Most whale alerts will not survive that funnel. That is the point. The system is not designed to maximize trade count. It is designed to minimize bad trades.
Conclusion
Pros do not analyze whale trades to find the next obvious copy. They analyze whale trades to disqualify most of them, keeping only the rare alerts where everything aligns: a vetted wallet, in their lane, building (not exiting), with a real catalyst, supported by other smart money, and sized correctly relative to the market.
That is what separates a research-grade whale workflow from a copy-trading hobby. The first compounds capital over time. The second is just an expensive way to mirror someone else's mistakes.
Resources:
Frequently Asked Questions
What is the first thing to check when a whale alert fires?
Who the wallet actually is. Resolved trade count, lifetime PnL curve, and category fit. An alert from an unvetted wallet is not a real signal, no matter how big the dollar amount.
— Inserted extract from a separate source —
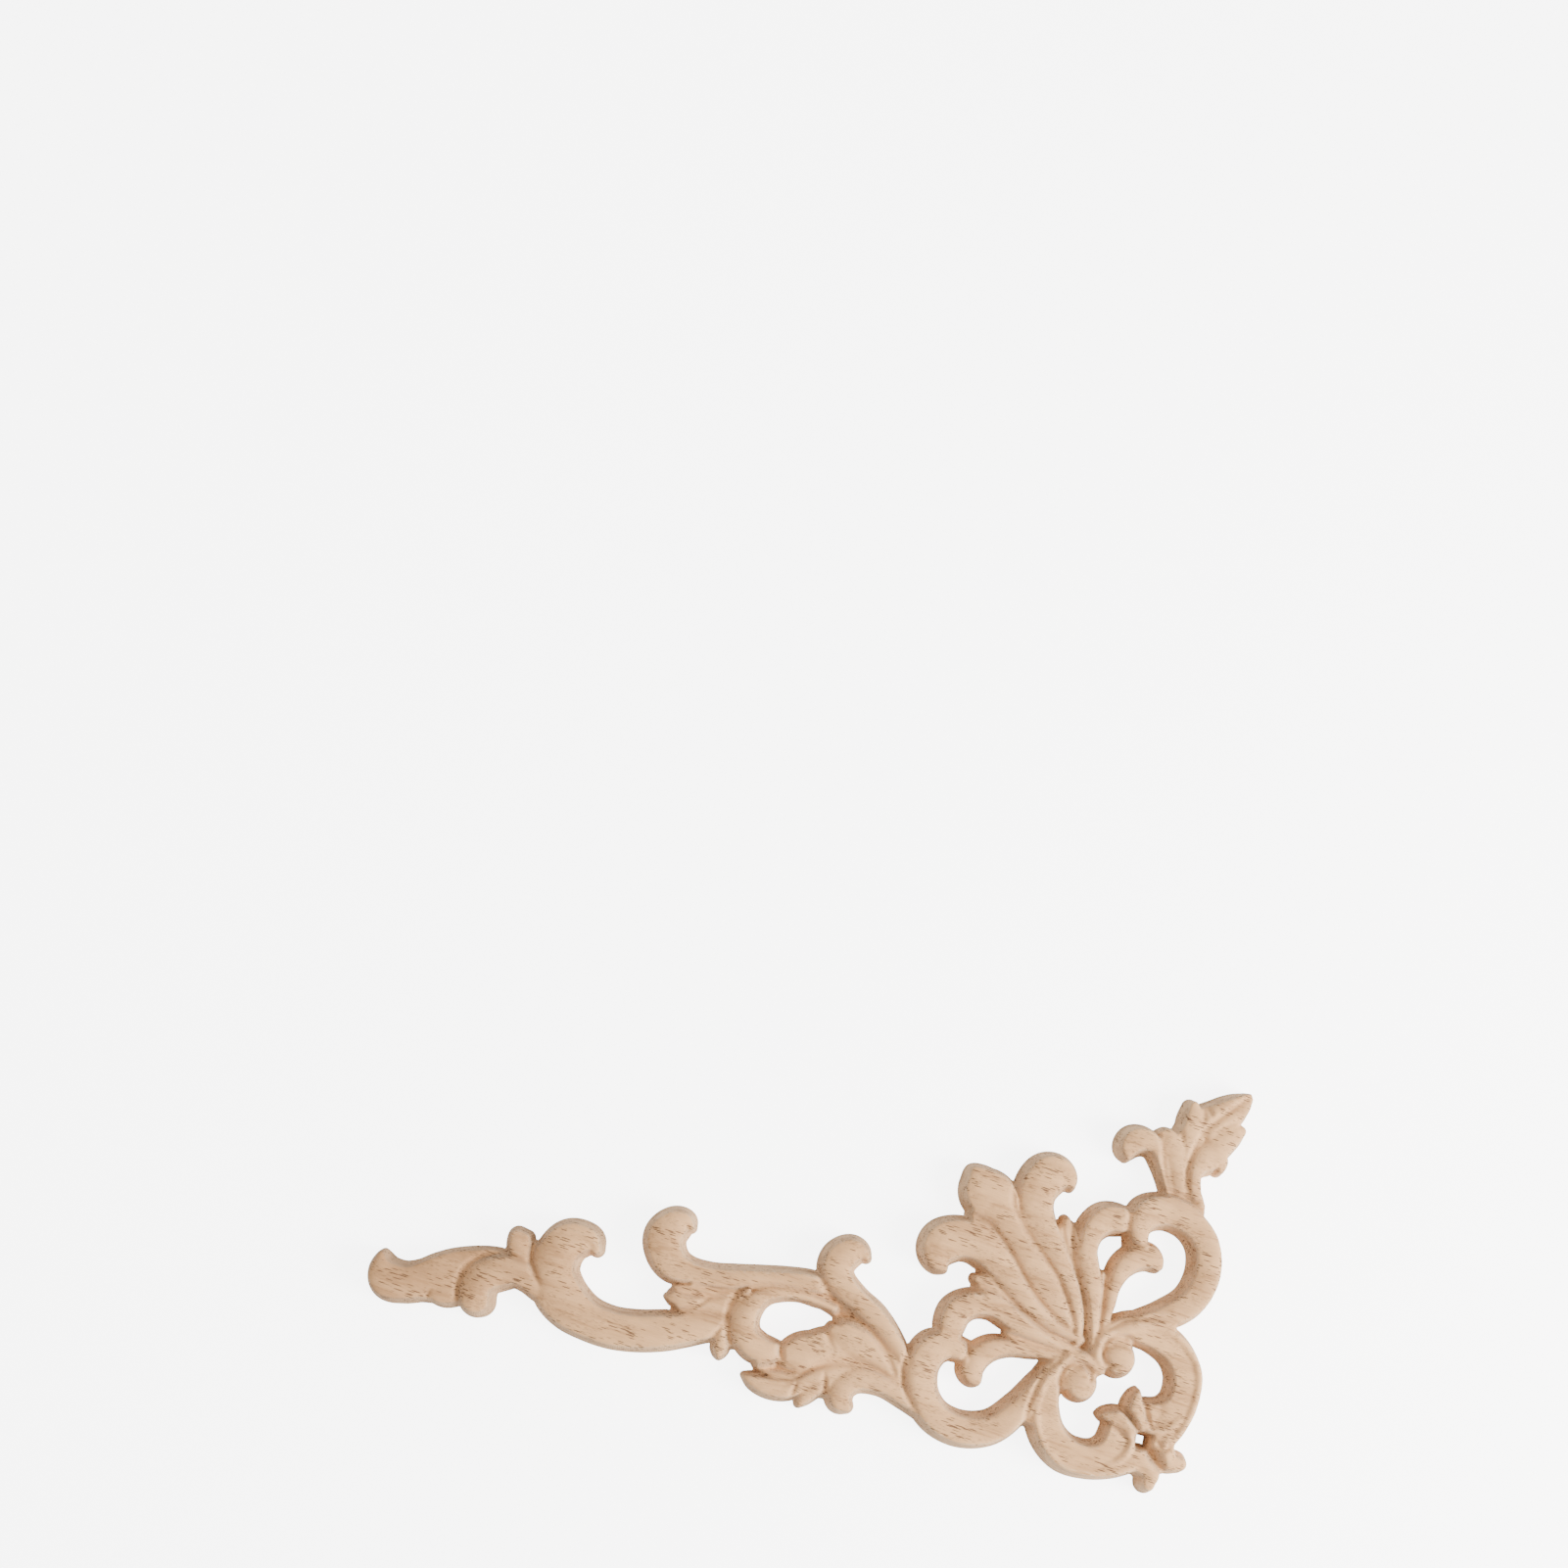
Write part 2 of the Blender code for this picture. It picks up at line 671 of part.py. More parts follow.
CREASES = (
    Crease(
        "curl edge",
        (
            (24.42, 4.39), (23.33, 6.65), (22.74, 9.51), (23.04, 12.27), (24.22, 14.63), (26.39, 16.51),
            (29.34, 17.79), (32.2, 18.38),
        ),
        width=1, depth=1,
    ),
    Crease(
        "bud foot",
        (
            (31.12, 20.15), (32.3, 18.87), (34.86, 18.08), (37.82, 17.79),
        ),
        width=0.8, depth=0.7,
    ),
    Crease(
        "scroll head",
        (
            (39, 24.98), (38.02, 22.72), (37.62, 20.45), (38.21, 18.08), (39.59, 15.92), (41.37, 13.65),
        ),
        width=1, depth=1.1,
    ),
    Crease(
        "scroll lip",
        (
            (53.59, 23.31), (51.42, 24.69), (49.05, 25.97), (45.7, 26.26), (42.35, 26.26),
        ),
        width=0.8, depth=0.45,
    ),
    Crease(
        "curl knob",
        (
            (31.61, 7.54), (30.72, 8.92), (30.23, 11.09),
        ),
        width=0.7, depth=0.5,
    ),
    Crease(
        "tip groove",
        (
            (3.72, 10.89), (8.06, 10.5), (13.97, 10.79), (20.38, 10.89),
        ),
        width=0.7, depth=0.35,
    ),
    Crease(
        "tip groove low",
        (
            (3.33, 6.36), (8.06, 5.76), (13.97, 5.57), (21.36, 5.96),
        ),
        width=0.8, depth=0.3,
    ),
    Crease(
        "under lobe notch",
        (
            (16.34, 3.6), (16.43, 5.17), (17.12, 6.75),
        ),
        width=0.7, depth=0.6,
    ),
    Crease(
        "leaflet top",
        (
            (74.58, 22.32), (79.01, 22.32), (83.45, 22.12), (86.5, 22.81), (89.46, 24.59),
        ),
        width=0.8, depth=0.5,
    ),
    Crease(
        "leaflet mid",
        (
            (72.02, 20.05), (74.58, 19.66), (78.03, 19.86), (81.97, 20.55), (85.42, 21.04),
        ),
        width=0.8, depth=0.8,
    ),
    Crease(
        "leaflet low",
        (
            (72.71, 15.42), (75.07, 15.82), (77.63, 17), (79.61, 18.58), (80.99, 19.96),
        ),
        width=0.8, depth=0.6,
    ),
    Crease(
        "leaflet seam",
        (
            (79.61, 16.61), (82.46, 16.51), (85.72, 16.21),
        ),
        width=0.7, depth=0.4,
    ),
    Crease(
        "ring edge",
        (
            (88.77, 24.29), (86.9, 22.12), (86.11, 19.37), (86.21, 16.41), (87, 13.45), (88.08, 11.48),
            (89.46, 9.61),
        ),
        width=1.15, depth=1.2,
    ),
    Crease(
        "bud side",
        (
            (82.56, 10.5), (83.74, 11.58), (84.73, 13.25), (85.72, 15.42),
        ),
        width=0.8, depth=0.8,
    ),
    Crease(
        "ring crown",
        (
            (88.28, 23.9), (91.33, 25.67), (95.77, 26.36), (101.68, 26.66), (107.59, 26.46),
            (112.03, 25.28),
        ),
        width=0.8, depth=0.5,
    ),
    Crease(
        "ring tail",
        (
            (98.63, 15.13), (99.71, 13.06), (100.5, 11.28), (101.09, 10.5),
        ),
        width=1, depth=1.4,
    ),
    Crease(
        "ring chin",
        (
            (94.59, 7.34), (96.75, 8.23), (99.71, 9.61), (102.67, 10.2), (106.21, 10.1),
        ),
        width=0.7, depth=0.45,
    ),
    Crease(
        "second hook lip",
        (
            (73.1, 33.56), (71.72, 34.84), (69.75, 35.33),
        ),
        width=0.7, depth=0.4,
    ),
    Crease(
        "third hook edge",
        (
            (104.6, 32.1), (105.7, 30.6), (107.2, 28.6), (109.6, 26.8), (112.7, 25.2), (116.6, 23.3),
            (120.6, 20.9), (123.8, 18), (127.4, 13.5),
        ),
        width=1.2, depth=1.1,
    ),
    Crease(
        "back blade edge",
        (
            (109.07, 19.76), (109.86, 18.38), (110.75, 17), (112.52, 15.42),
        ),
        width=0.9, depth=0.8,
    ),
    Crease(
        "back blade top",
        (
            (110.45, 22.03), (112.52, 22.52), (115.08, 22.32), (117.84, 21.34),
        ),
        width=0.8, depth=0.9,
    ),
    Crease(
        "midrib",
        (
            (93.21, 5.67), (96.75, 5.76), (100.7, 6.16), (104.64, 6.95), (106.61, 8.62), (109.07, 10.79),
            (111.73, 12.57), (114.49, 13.65), (118.44, 14.04), (123.36, 13.25), (128.29, 11.28),
        ),
        width=0.9, depth=0.85,
    ),
    Crease(
        "midrib above",
        (
            (105.23, 9.51), (107.79, 10.89), (110.16, 12.66), (112.72, 14.24), (116.46, 15.03),
            (121.39, 14.83),
        ),
        width=0.6, depth=0.4,
    ),
    Crease(
        "leaf vein",
        (
            (94.78, 3.79), (98.72, 4.58), (102.27, 4.78), (104.64, 5.76),
        ),
        width=0.7, depth=0.4,
    ),
    Crease(
        "leaf vein low",
        (
            (98.23, 2.61), (101.68, 3.4), (104.64, 3.99),
        ),
        width=0.7, depth=0.3,
    ),
    Crease(
        "leaf split one",
        (
            (104.74, 1.82), (105.03, 3.79), (105.43, 6.16),
        ),
        width=0.8, depth=0.9,
    ),
    Crease(
        "leaf split two",
        (
            (111.64, 3.5), (112.03, 5.57), (111.83, 7.74), (111.14, 9.71),
        ),
        width=0.9, depth=1,
    ),
    Crease(
        "blade vein",
        (
            (103.46, 16.51), (105.23, 15.92), (107.4, 14.93),
        ),
        width=0.7, depth=0.5,
    ),
    Crease(
        "loop foot",
        (
            (129.2, 21), (128.8, 17), (129.4, 13.2), (131.4, 9.2), (134.2, 6.4),
        ),
        width=0.9, depth=0.9, twin=LOOPS,
    ),
    Crease(
        "loop top",
        (
            (134.4, 26.6), (137, 25.7), (140, 25.5), (142.2, 24.9),
        ),
        width=0.9, depth=0.9, twin=LOOPS,
    ),
    Crease(
        "inner leaf edge",
        (
            (142.2, 26), (143, 23.6), (142.8, 21.6), (141.8, 19.8), (140.5, 18.7),
        ),
        width=0.8, depth=0.8, twin=LOOPS,
    ),
    Crease(
        "inner leaf top",
        (
            (148.6, 28.9), (153, 28.5), (158, 28), (163.5, 27.6),
        ),
        width=0.8, depth=0.7, twin=LOOPS,
    ),
    Crease(
        "bud low",
        (
            (140.6, 37.5), (146, 37.1), (151, 35.4), (156, 32.6), (161, 30.4), (165, 29.1), (168.4, 28.6),
        ),
        width=0.75, depth=0.5, twin=PALMETTE,
    ),
    Crease(
        "bud high",
        (
            (141.8, 40.8), (145.3, 39.8), (149.3, 37.2), (153.2, 34.8), (157.1, 32.6), (161.1, 31.2),
            (165.6, 30.2), (169.8, 29.4),
        ),
        width=0.8, twin=PALMETTE,
    ),
    Crease(
        "petal edge",
        (
            (135.6, 53.4), (138.5, 53.2), (141.4, 52.4), (145.3, 49.6), (149.3, 45.6), (152.2, 42.2),
            (155.2, 38.9), (159.2, 36.1), (163.2, 33.9), (166.4, 32.7),
        ),
        depth=0.8, twin=PALMETTE,
    ),
    Crease(
        "scroll and loop",
        (
            (160.3, 8), (159.3, 11), (159.4, 14.5), (160.2, 18), (161.6, 22), (164.6, 25.8),
        ),
        width=0.9, depth=0.9, twin=SCROLLS,
    ),
    Crease(
        "volute edge",
        (
            (166.82, 18.08), (165.44, 20.15), (165.35, 22.72), (166.33, 24.69), (168.01, 25.87),
            (169.78, 25.97), (171.36, 25.18), (172.34, 23.9), (172.15, 22.62),
        ),
        width=0.95, depth=1.2, twin=SCROLLS,
    ),
    Crease(
        "ear step",
        (
            (178.35, 13.94), (180.33, 13.45), (182.1, 12.66), (183.48, 11.78),
        ),
        width=0.8, depth=1, twin=SCROLLS,
    ),
    Crease(
        "toe valley",
        (
            (187.8, 12), (190, 10), (192.9, 6.7),
        ),
        width=2.1, depth=2.8,
    ),
    Crease(
        "ear valley",
        (
            (179.44, 19.17), (181.9, 17.79), (183.87, 16.11), (185.84, 14.04),
        ),
        width=1.1, depth=2.2,
    ),
    Crease(
        "tie end",
        (
            (189.59, 13.35), (190.97, 12.37), (192.25, 11.48), (193.33, 12.47), (194.62, 13.45),
        ),
        width=0.8, depth=1,
    ),
    Crease(
        "tie end low",
        (
            (185.35, 5.27), (187.42, 5.96), (189.98, 5.27),
        ),
        width=0.7, depth=0.3,
    ),
    Crease(
        "sprig hook edge",
        (
            (182.79, 69.23), (181.21, 71.99), (179.83, 75.34), (179.04, 78.69), (177.96, 81.65),
            (176.28, 83.52),
        ),
        width=0.9, depth=0.9,
    ),
    Crease(
        "sprig midrib",
        (
            (188.1, 68.8), (186.3, 72), (185.7, 75.4), (185.9, 79.4), (186.8, 83.3), (188.8, 87.3),
            (191.6, 90.7), (194.6, 93.8), (197.6, 97.2),
        ),
    ),
    Crease(
        "sprig split",
        (
            (187.4, 92.4), (188.4, 90.8), (189.2, 89.4),
        ),
    ),
    Crease(
        "sprig left split",
        (
            (181.3, 86), (182.6, 84.6), (183.2, 82),
        ),
        width=0.7, depth=0.5,
    ),
    Crease(
        "sprig right split",
        (
            (198.4, 91.2), (195, 89.6), (192.5, 88), (190.5, 86.4),
        ),
        width=0.7, depth=0.5,
    ),
    Crease(
        "sprig foot",
        (
            (180.2, 69.9), (184, 69.3), (188, 68.9), (192.4, 69.6),
        ),
        width=0.9, depth=0.6,
    ),
)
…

How do I tell if a whale trade is conviction or a hedge?
Hedges usually appear in macro, political, and geopolitical markets and tend to be inversely correlated with the wallet's known external exposure. Conviction trades fit the wallet's specialty, build a fresh position, and often coincide with a clear catalyst. The Positions view on Whale Positions is the cleanest way to confirm direction.
Should the size of a whale trade drive my decision?
No. Relative size matters far more than absolute size. A $50k trade can be tiny in a deep political market and enormous in a niche regulatory market. Pros normalize size against market depth and the wallet's own history before they react.
How do I avoid getting faked out by distribution?
Always cross-check the Whale Positions view. If the price is rising while top-holder positions are shrinking, smart money is exiting into retail strength. The tape looks bullish, but the position context is bearish.